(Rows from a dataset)
◇ ◇ ◇ ◇
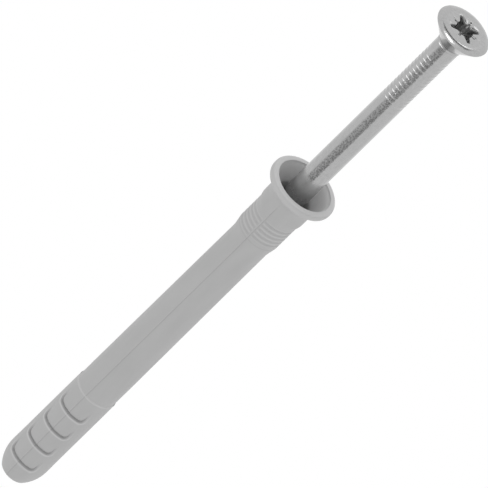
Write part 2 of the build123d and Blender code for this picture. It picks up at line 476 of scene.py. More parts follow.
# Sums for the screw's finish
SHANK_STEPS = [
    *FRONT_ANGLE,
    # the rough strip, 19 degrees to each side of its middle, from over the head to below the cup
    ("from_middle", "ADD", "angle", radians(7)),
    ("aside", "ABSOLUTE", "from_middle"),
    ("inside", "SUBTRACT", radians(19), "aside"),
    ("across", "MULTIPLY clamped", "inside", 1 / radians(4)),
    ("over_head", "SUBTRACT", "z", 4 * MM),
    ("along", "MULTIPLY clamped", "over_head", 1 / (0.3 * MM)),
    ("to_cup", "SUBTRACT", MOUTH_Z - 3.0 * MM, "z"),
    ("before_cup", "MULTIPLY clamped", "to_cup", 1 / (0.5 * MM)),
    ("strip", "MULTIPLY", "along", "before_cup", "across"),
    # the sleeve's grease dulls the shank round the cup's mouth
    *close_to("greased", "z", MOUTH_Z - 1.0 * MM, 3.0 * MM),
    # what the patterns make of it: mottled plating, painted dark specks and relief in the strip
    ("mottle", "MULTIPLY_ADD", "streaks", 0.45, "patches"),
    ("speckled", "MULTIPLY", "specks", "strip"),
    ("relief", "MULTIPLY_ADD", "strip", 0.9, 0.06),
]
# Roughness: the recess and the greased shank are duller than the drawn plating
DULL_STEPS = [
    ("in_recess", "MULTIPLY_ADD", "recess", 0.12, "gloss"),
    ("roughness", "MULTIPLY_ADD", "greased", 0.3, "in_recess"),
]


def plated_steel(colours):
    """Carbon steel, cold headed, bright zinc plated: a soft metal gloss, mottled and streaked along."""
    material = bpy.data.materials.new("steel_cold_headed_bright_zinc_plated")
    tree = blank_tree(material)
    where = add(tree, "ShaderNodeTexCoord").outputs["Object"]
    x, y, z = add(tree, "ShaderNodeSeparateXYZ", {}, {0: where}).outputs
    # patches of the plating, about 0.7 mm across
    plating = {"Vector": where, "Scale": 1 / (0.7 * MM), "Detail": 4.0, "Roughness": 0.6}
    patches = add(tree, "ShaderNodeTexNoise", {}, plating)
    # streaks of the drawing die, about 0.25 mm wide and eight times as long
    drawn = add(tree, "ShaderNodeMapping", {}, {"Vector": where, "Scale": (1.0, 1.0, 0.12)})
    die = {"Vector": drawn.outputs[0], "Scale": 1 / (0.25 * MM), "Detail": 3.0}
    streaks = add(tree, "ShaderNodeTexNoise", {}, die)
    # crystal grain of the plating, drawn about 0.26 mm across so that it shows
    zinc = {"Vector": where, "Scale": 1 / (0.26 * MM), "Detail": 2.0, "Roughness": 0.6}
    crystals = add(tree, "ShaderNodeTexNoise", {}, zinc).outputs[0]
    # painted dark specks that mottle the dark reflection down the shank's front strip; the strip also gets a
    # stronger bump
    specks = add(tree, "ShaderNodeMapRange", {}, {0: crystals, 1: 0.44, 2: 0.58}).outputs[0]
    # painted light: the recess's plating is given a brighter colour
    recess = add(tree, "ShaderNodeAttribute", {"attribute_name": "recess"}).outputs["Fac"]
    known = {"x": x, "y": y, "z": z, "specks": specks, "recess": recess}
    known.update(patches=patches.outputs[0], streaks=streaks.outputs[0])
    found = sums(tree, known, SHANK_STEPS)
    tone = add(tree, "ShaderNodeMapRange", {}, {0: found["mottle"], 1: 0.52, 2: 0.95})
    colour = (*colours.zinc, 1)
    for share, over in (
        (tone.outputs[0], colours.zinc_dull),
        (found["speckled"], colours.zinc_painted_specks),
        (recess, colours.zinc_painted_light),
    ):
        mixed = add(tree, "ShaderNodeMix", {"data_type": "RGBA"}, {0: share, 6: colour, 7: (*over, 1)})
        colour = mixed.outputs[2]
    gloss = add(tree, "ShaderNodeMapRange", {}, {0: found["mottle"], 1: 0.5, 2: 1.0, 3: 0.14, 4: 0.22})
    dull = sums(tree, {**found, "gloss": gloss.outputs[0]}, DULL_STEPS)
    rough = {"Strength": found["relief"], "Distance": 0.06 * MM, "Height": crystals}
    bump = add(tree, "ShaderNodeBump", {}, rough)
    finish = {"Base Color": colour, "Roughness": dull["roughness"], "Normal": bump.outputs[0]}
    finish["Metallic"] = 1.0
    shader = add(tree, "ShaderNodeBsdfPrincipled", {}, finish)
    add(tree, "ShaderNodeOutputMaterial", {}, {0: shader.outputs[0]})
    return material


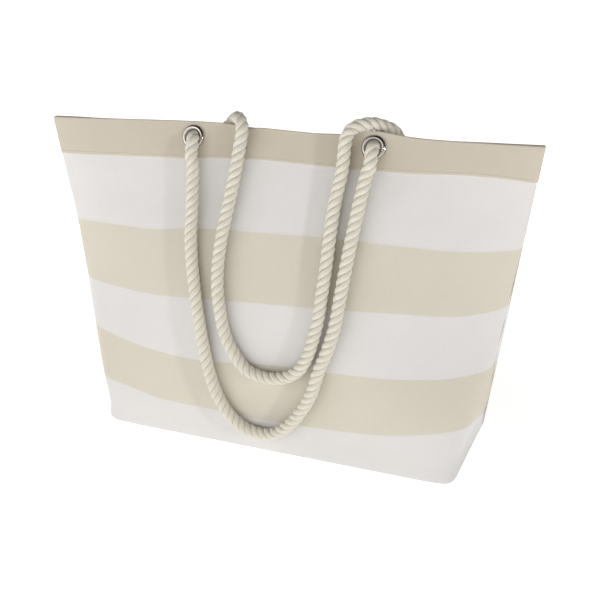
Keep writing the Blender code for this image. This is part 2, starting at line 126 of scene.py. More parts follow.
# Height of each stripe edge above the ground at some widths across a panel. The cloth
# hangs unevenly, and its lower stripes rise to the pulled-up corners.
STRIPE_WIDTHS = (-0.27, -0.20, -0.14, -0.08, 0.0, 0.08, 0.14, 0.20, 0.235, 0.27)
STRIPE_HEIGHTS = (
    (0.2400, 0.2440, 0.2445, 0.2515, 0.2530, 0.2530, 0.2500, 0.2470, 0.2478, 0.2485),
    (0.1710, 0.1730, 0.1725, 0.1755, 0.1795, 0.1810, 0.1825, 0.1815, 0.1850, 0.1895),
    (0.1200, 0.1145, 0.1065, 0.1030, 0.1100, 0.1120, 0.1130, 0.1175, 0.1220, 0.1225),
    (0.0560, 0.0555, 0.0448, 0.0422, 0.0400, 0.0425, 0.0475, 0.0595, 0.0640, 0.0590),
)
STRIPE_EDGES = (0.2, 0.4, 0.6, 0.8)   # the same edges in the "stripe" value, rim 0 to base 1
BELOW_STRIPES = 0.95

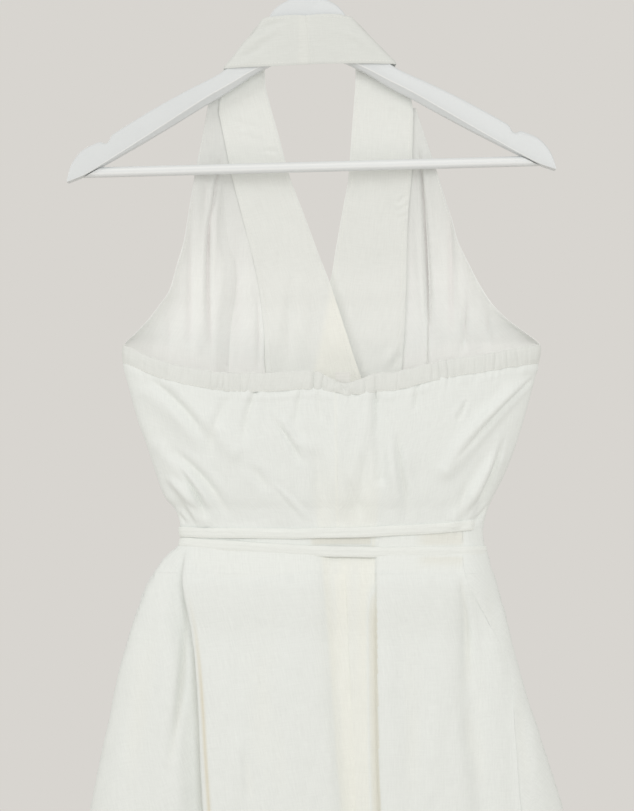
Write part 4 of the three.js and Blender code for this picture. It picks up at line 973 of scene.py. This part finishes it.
◇ ◇ ◇ ◇
• [GIVEN PROBLEM]: Each line above is to be repeated exactly.

• [FULL OUTPUT]:
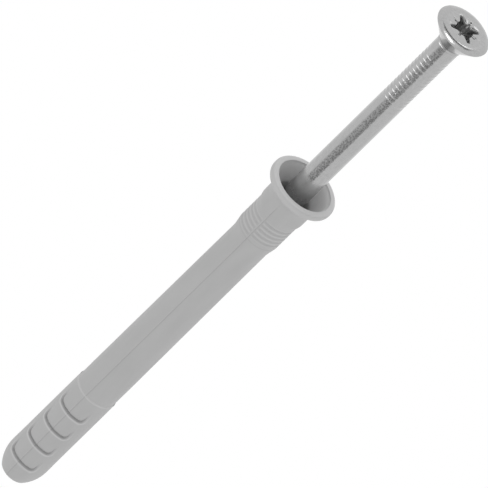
Write part 2 of the build123d and Blender code for this picture. It picks up at line 476 of scene.py. More parts follow.
# Sums for the screw's finish
SHANK_STEPS = [
    *FRONT_ANGLE,
    # the rough strip, 19 degrees to each side of its middle, from over the head to below the cup
    ("from_middle", "ADD", "angle", radians(7)),
    ("aside", "ABSOLUTE", "from_middle"),
    ("inside", "SUBTRACT", radians(19), "aside"),
    ("across", "MULTIPLY clamped", "inside", 1 / radians(4)),
    ("over_head", "SUBTRACT", "z", 4 * MM),
    ("along", "MULTIPLY clamped", "over_head", 1 / (0.3 * MM)),
    ("to_cup", "SUBTRACT", MOUTH_Z - 3.0 * MM, "z"),
    ("before_cup", "MULTIPLY clamped", "to_cup", 1 / (0.5 * MM)),
    ("strip", "MULTIPLY", "along", "before_cup", "across"),
    # the sleeve's grease dulls the shank round the cup's mouth
    *close_to("greased", "z", MOUTH_Z - 1.0 * MM, 3.0 * MM),
    # what the patterns make of it: mottled plating, painted dark specks and relief in the strip
    ("mottle", "MULTIPLY_ADD", "streaks", 0.45, "patches"),
    ("speckled", "MULTIPLY", "specks", "strip"),
    ("relief", "MULTIPLY_ADD", "strip", 0.9, 0.06),
]
# Roughness: the recess and the greased shank are duller than the drawn plating
DULL_STEPS = [
    ("in_recess", "MULTIPLY_ADD", "recess", 0.12, "gloss"),
    ("roughness", "MULTIPLY_ADD", "greased", 0.3, "in_recess"),
]


def plated_steel(colours):
    """Carbon steel, cold headed, bright zinc plated: a soft metal gloss, mottled and streaked along."""
    material = bpy.data.materials.new("steel_cold_headed_bright_zinc_plated")
    tree = blank_tree(material)
    where = add(tree, "ShaderNodeTexCoord").outputs["Object"]
    x, y, z = add(tree, "ShaderNodeSeparateXYZ", {}, {0: where}).outputs
    # patches of the plating, about 0.7 mm across
    plating = {"Vector": where, "Scale": 1 / (0.7 * MM), "Detail": 4.0, "Roughness": 0.6}
    patches = add(tree, "ShaderNodeTexNoise", {}, plating)
    # streaks of the drawing die, about 0.25 mm wide and eight times as long
    drawn = add(tree, "ShaderNodeMapping", {}, {"Vector": where, "Scale": (1.0, 1.0, 0.12)})
    die = {"Vector": drawn.outputs[0], "Scale": 1 / (0.25 * MM), "Detail": 3.0}
    streaks = add(tree, "ShaderNodeTexNoise", {}, die)
    # crystal grain of the plating, drawn about 0.26 mm across so that it shows
    zinc = {"Vector": where, "Scale": 1 / (0.26 * MM), "Detail": 2.0, "Roughness": 0.6}
    crystals = add(tree, "ShaderNodeTexNoise", {}, zinc).outputs[0]
    # painted dark specks that mottle the dark reflection down the shank's front strip; the strip also gets a
    # stronger bump
    specks = add(tree, "ShaderNodeMapRange", {}, {0: crystals, 1: 0.44, 2: 0.58}).outputs[0]
    # painted light: the recess's plating is given a brighter colour
    recess = add(tree, "ShaderNodeAttribute", {"attribute_name": "recess"}).outputs["Fac"]
    known = {"x": x, "y": y, "z": z, "specks": specks, "recess": recess}
    known.update(patches=patches.outputs[0], streaks=streaks.outputs[0])
    found = sums(tree, known, SHANK_STEPS)
    tone = add(tree, "ShaderNodeMapRange", {}, {0: found["mottle"], 1: 0.52, 2: 0.95})
    colour = (*colours.zinc, 1)
    for share, over in (
        (tone.outputs[0], colours.zinc_dull),
        (found["speckled"], colours.zinc_painted_specks),
        (recess, colours.zinc_painted_light),
    ):
        mixed = add(tree, "ShaderNodeMix", {"data_type": "RGBA"}, {0: share, 6: colour, 7: (*over, 1)})
        colour = mixed.outputs[2]
    gloss = add(tree, "ShaderNodeMapRange", {}, {0: found["mottle"], 1: 0.5, 2: 1.0, 3: 0.14, 4: 0.22})
    dull = sums(tree, {**found, "gloss": gloss.outputs[0]}, DULL_STEPS)
    rough = {"Strength": found["relief"], "Distance": 0.06 * MM, "Height": crystals}
    bump = add(tree, "ShaderNodeBump", {}, rough)
    finish = {"Base Color": colour, "Roughness": dull["roughness"], "Normal": bump.outputs[0]}
    finish["Metallic"] = 1.0
    shader = add(tree, "ShaderNodeBsdfPrincipled", {}, finish)
    add(tree, "ShaderNodeOutputMaterial", {}, {0: shader.outputs[0]})
    return material


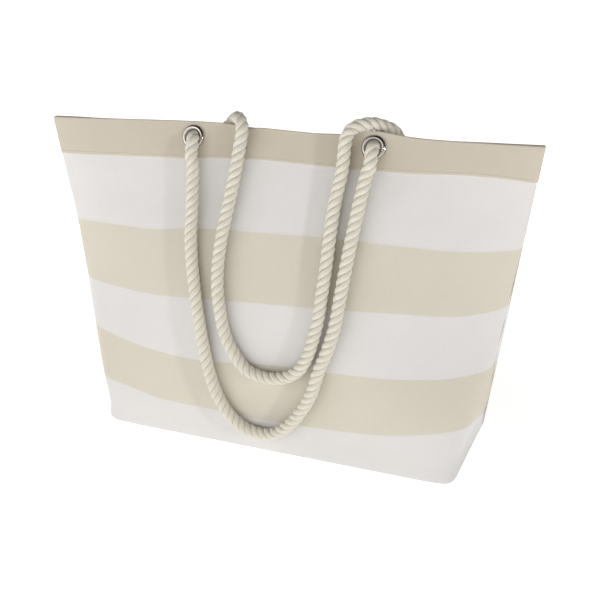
Keep writing the Blender code for this image. This is part 2, starting at line 126 of scene.py. More parts follow.
# Height of each stripe edge above the ground at some widths across a panel. The cloth
# hangs unevenly, and its lower stripes rise to the pulled-up corners.
STRIPE_WIDTHS = (-0.27, -0.20, -0.14, -0.08, 0.0, 0.08, 0.14, 0.20, 0.235, 0.27)
STRIPE_HEIGHTS = (
    (0.2400, 0.2440, 0.2445, 0.2515, 0.2530, 0.2530, 0.2500, 0.2470, 0.2478, 0.2485),
    (0.1710, 0.1730, 0.1725, 0.1755, 0.1795, 0.1810, 0.1825, 0.1815, 0.1850, 0.1895),
    (0.1200, 0.1145, 0.1065, 0.1030, 0.1100, 0.1120, 0.1130, 0.1175, 0.1220, 0.1225),
    (0.0560, 0.0555, 0.0448, 0.0422, 0.0400, 0.0425, 0.0475, 0.0595, 0.0640, 0.0590),
)
STRIPE_EDGES = (0.2, 0.4, 0.6, 0.8)   # the same edges in the "stripe" value, rim 0 to base 1
BELOW_STRIPES = 0.95

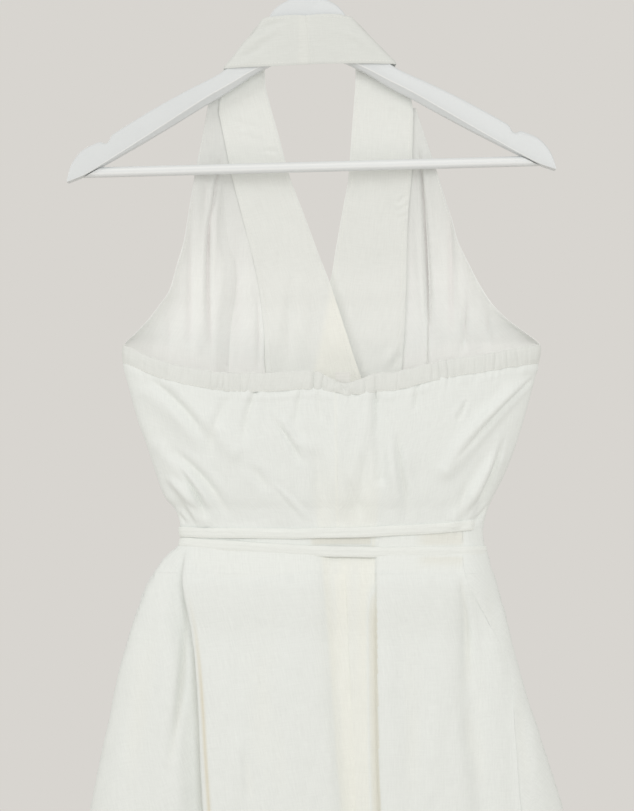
Write part 4 of the three.js and Blender code for this picture. It picks up at line 973 of scene.py. This part finishes it.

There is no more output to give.